Chair Professor Jian Lin’s research team from the Department of Ocean Science and Engineering at the Southern University of Science and Technology (SUSTech) has recently collaborated with Professor Jiabiao Li’s team from the Second Institute of Oceanography (SIO) at the Ministry of Natural Resources (MNR), as well as scientists from the South China Sea Institute of Oceanology, Chinese Academy of Sciences, and the Institut de Physique du Globe de Paris (IPGP) in France. Together, they have published a groundbreaking study in which, for the first time, they successfully broke through the ice cover and conducted a high-resolution ocean-bottom seismometer (OBS) experiment in the extreme environment of Gakkel Ridge in the Arctic Ocean. Their research proposes that both active and passive mantle upwelling control the global mid-ocean ridge system.
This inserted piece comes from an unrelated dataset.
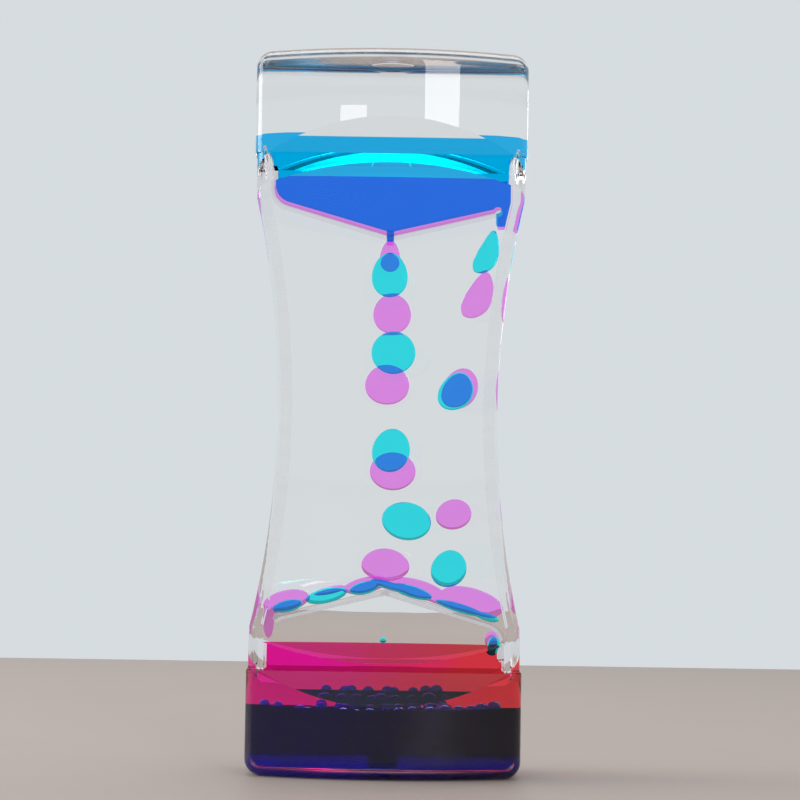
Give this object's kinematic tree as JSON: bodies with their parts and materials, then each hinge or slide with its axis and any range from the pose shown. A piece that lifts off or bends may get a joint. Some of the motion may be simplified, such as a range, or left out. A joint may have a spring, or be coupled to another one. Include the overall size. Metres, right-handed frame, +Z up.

Their paper, entitled “Highly variable magmatic accretion at the ultraslow-spreading Gakkel Ridge”, has been published in Nature.

The mid-ocean ridge is the longest mountain range on Earth and is the birthplace of oceanic crust and oceanic plates, harboring abundant marine mineral resources. The ice-covered Arctic ocean, where the world’s slowest-spreading Gakkel ridge is located, has long been a noticeable gap in deep-sea exploration. The breakthrough by Jian Lin’s research team and collaborators in this area highlights the significant advancements in China’s ocean science research capabilities.

Ultraslow-spreading ridges on Earth are located in remote areas beneath the Southwest Indian Ocean and the Arctic Ocean. While researchers initially explored the Southwest Indian Ridge and proposed a classic mantle dynamics model, high-resolution OBS experiments under the ice-covered Gakkel Ridge were not previously feasible.

In 2021, Professor Jiabiao Li initiated the Joint Arctic Scientific Mid-Ocean Ridge Insight Expedition (JASMInE), marking the first successful large-scale seismic experiment under the Arctic Ocean’s ice cover. This achievement signifies China’s growing leadership in deep-sea exploration and challenges the traditional notion that OBS experiments could not be conducted in the ice-covered regions of the high-latitude Arctic.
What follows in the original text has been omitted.